Basically, every empire / large civilization needed a way to communicate across long distances to keep everyone under control. Every ancient civilization used writing to do this - except the Incas. They didn’t have writing, but they had Quipu. Check out a picture. The quipu was a system of knotted ropes. There was a beginning and an end (horizontal) , and ropes hung off (vertical) the main rope. Then, ropes could hang off (horizontal) those secondary ropes, and so own. Each rope had knots to communicate some kinds of information (numbers, i think) and colours of ropes were used to communicate other kinds of info.

What’s cool is that these texts were not linear. They had alternative branches. The Incas (at least the “scribes” and the minority that could “read” quipu) made and read cybertext / hypertext all the time.

so obvious / so brilliant

Tuesday, February 22nd, 2005

Why didn’t I think of this? Martin Lessard makes the simple, obvious, and brilliant observation that wiki’s are palimpsests. Def of palimpsest is here (or if wikipedia is still down - go here). I hope wikipedia is back up by the time you all read this - I think it’s very cool for you to look up the definition of a palimpsest on an actual palimpsest.

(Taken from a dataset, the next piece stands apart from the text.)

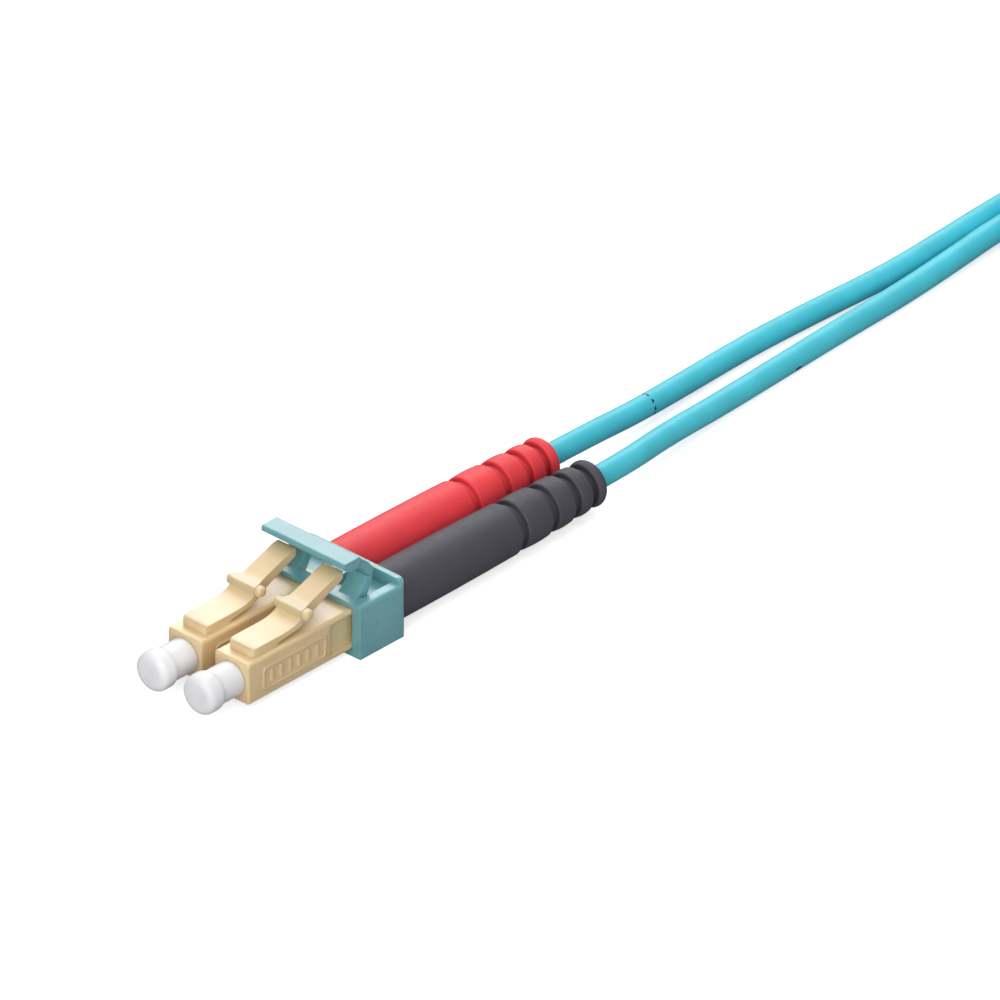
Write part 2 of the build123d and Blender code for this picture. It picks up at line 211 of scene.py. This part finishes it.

I looked around google, and I can’t find anybody else referring to wiki’s as palimpsests, so maybe he’s the first? Crazy.

New Cat

Tuesday, February 22nd, 2005

I’m adding new categories all over the place. I’m being very influenced by my use of del.icio.us and I’m not trying for exhaustive categories anymore. this category is for my more academic stuff (of which I hope there will be more).

I like the name of this post - ISF-ers will think it’s kinda funny.